*WHAT THE EXERCISE ASKS:*
The lines to be extracted run from the start of the listing through the line containing "for node in"; copy them exactly and nothing else.

*DATASET EXCERPT:*
********************

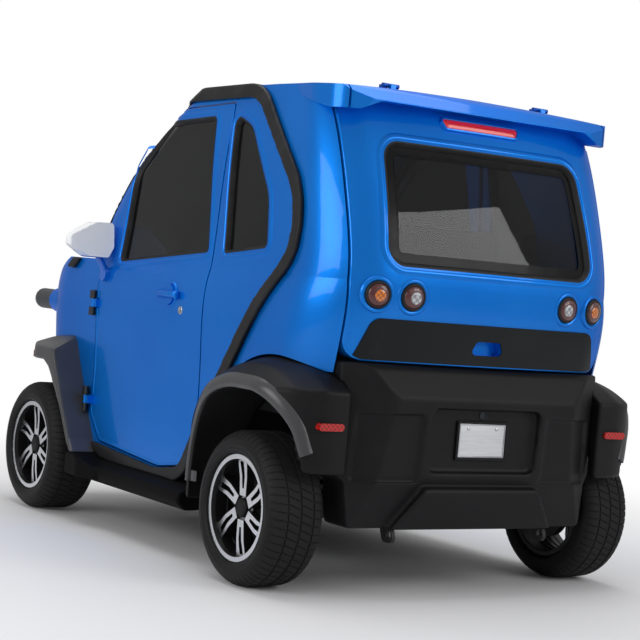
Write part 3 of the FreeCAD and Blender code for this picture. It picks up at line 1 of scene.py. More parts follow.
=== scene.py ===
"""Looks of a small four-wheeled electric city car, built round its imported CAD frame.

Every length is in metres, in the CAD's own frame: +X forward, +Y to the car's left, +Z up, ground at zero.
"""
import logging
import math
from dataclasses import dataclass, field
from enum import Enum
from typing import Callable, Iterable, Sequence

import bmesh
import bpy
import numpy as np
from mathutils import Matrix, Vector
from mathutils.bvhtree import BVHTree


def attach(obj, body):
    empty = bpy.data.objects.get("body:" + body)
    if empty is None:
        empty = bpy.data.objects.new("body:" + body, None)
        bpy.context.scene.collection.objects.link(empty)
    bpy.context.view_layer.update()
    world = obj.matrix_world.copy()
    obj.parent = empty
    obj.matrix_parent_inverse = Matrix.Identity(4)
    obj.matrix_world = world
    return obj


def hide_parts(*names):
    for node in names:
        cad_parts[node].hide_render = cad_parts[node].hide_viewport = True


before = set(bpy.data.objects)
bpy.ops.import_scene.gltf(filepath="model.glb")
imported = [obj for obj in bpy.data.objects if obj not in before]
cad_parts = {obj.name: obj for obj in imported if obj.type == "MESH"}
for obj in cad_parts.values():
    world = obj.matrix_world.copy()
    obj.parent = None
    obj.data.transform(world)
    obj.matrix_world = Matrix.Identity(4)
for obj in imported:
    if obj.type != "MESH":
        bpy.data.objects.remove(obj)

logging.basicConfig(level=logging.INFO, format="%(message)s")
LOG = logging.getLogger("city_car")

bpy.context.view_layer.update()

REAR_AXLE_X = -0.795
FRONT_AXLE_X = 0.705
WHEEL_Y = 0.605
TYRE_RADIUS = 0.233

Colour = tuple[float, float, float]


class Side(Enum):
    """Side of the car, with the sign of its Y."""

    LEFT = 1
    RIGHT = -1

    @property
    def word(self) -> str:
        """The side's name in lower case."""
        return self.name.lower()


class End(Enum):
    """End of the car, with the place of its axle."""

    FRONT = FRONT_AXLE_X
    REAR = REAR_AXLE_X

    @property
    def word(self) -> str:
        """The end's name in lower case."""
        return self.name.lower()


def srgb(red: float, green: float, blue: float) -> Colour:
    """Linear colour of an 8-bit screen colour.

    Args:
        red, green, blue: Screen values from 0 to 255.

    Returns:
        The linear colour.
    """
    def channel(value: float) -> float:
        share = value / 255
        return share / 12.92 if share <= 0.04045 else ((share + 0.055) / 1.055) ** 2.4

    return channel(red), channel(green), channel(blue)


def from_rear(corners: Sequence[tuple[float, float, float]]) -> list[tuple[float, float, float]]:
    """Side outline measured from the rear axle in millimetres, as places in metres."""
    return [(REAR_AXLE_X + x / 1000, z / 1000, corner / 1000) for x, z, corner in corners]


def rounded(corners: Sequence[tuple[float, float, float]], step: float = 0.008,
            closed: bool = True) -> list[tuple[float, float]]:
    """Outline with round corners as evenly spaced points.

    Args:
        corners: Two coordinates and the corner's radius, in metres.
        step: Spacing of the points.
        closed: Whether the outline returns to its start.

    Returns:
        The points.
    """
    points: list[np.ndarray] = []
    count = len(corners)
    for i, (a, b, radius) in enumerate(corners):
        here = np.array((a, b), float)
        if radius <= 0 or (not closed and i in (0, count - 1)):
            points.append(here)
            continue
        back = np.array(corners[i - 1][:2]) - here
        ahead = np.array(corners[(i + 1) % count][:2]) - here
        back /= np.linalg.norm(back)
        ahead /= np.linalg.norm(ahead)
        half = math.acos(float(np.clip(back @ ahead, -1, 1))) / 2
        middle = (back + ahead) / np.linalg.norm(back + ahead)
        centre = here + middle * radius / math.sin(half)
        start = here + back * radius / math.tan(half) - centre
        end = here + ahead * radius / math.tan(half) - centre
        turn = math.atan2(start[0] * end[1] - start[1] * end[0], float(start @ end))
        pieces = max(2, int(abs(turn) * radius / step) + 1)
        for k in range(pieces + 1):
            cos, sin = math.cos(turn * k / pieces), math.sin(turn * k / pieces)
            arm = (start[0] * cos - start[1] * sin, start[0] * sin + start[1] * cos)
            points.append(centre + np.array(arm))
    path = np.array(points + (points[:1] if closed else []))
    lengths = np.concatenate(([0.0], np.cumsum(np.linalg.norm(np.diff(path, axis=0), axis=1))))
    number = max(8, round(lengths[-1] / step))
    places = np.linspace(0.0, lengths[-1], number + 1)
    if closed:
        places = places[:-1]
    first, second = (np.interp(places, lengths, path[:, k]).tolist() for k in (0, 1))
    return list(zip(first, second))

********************

*WRITTEN ANSWER:*
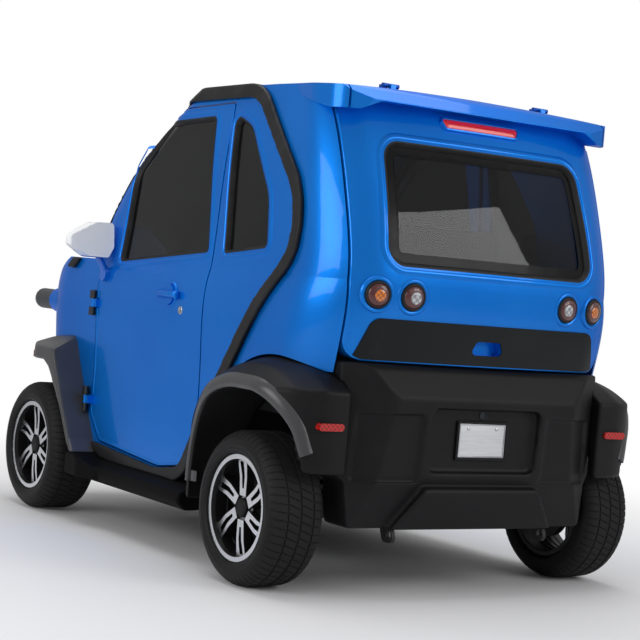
Write part 3 of the FreeCAD and Blender code for this picture. It picks up at line 1 of scene.py. More parts follow.
=== scene.py ===
"""Looks of a small four-wheeled electric city car, built round its imported CAD frame.

Every length is in metres, in the CAD's own frame: +X forward, +Y to the car's left, +Z up, ground at zero.
"""
import logging
import math
from dataclasses import dataclass, field
from enum import Enum
from typing import Callable, Iterable, Sequence

import bmesh
import bpy
import numpy as np
from mathutils import Matrix, Vector
from mathutils.bvhtree import BVHTree


def attach(obj, body):
    empty = bpy.data.objects.get("body:" + body)
    if empty is None:
        empty = bpy.data.objects.new("body:" + body, None)
        bpy.context.scene.collection.objects.link(empty)
    bpy.context.view_layer.update()
    world = obj.matrix_world.copy()
    obj.parent = empty
    obj.matrix_parent_inverse = Matrix.Identity(4)
    obj.matrix_world = world
    return obj


def hide_parts(*names):
    for node in names:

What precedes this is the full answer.